Violet, indigo, bleu, vert, jaune, orangé, rouge.

L’image fut reçue par Newton sur un second prisme qui devait réfracter les rayons en sens inverse du premier, et la couleur blanche du rayon primitif reparut. Après avoir écarté la supposition impossible que les rayons des diverses couleurs suivissent dans l’intérieur du prisme des courbes différentes, il fit une dernière expérience, du genre de celles que Bacon appelait expérimenta crucis, et qui le conduisit à la vérité. Il plaça derrière le prisme réfringent une petite planche percée d’un trou. À travers ce trou, les rayons d’une couleur pouvaient seuls passer à la fois. Il reçut successivement ces rayons sur un second prisme, et mesura la déviation qu’ils éprouvaient, ou, comme on dit, l’angle de réfraction. Jusqu’à lui, on avait cru que cet angle ne pouvait dépendre que de la direction du rayon étudié et de la densité de la substance. Newton vit que les couleurs diverses se réfractent différemment, et de cette série d’expériences il conclut que la lumière blanche, telle qu’elle nous arrive du soleil, est un composé de rayons colorés.

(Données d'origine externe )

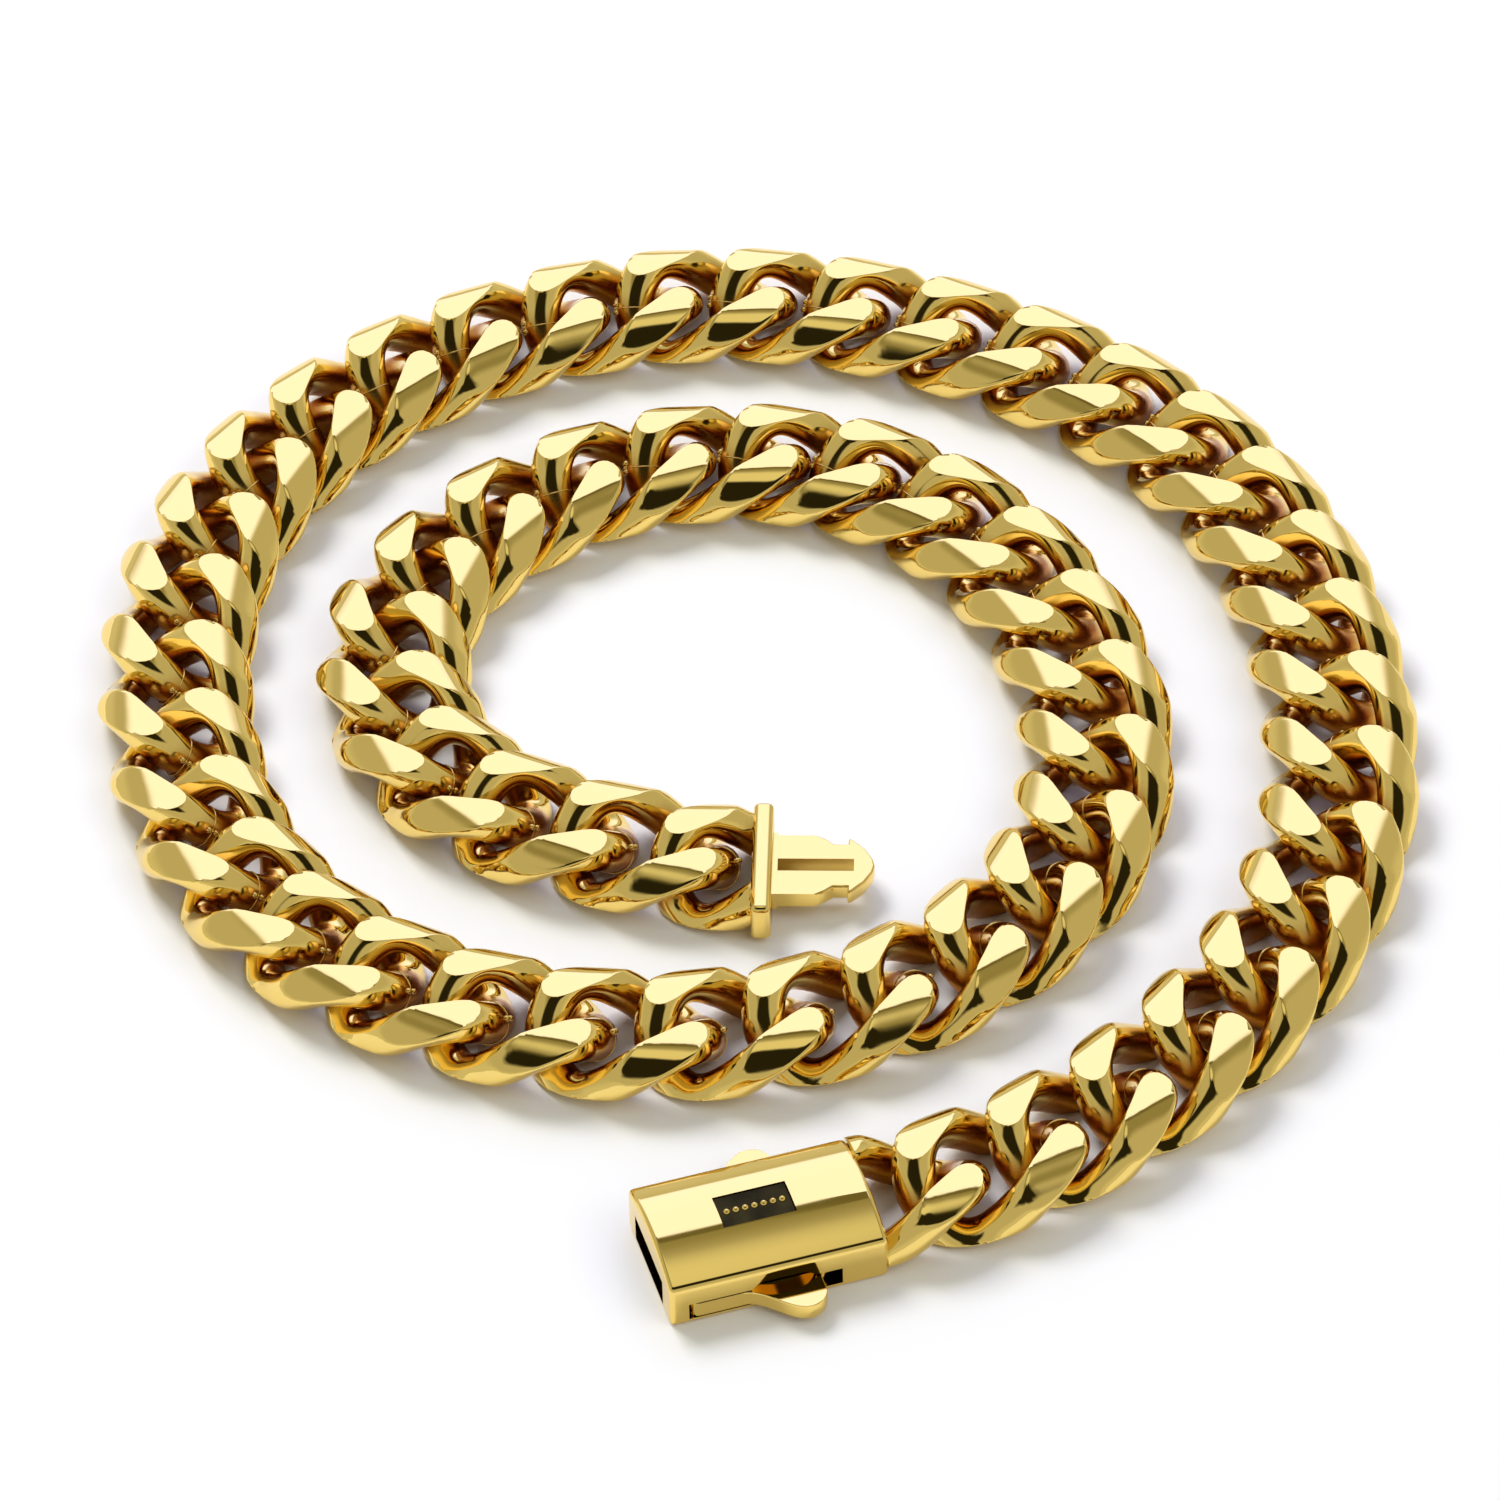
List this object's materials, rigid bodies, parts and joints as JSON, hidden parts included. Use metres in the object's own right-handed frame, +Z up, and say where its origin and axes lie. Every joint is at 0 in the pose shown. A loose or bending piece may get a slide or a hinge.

Comme ces rayons colorés se réfractent diversement, c’est-à-dire sont différemment déviés, lors qu’un rayon blanc traverse un prisme, les parties violettes sont dirigées vers un point, les rayons rouges vers un autre, et la lumière est décomposée.

Il découvre à nos yeux, par une main savante,
De l’astre des saisons la robe étincelante :
L’émeraude, l’azur, le pourpre, le rubis,
Sont l’immortel tissu dont brillent ses habits.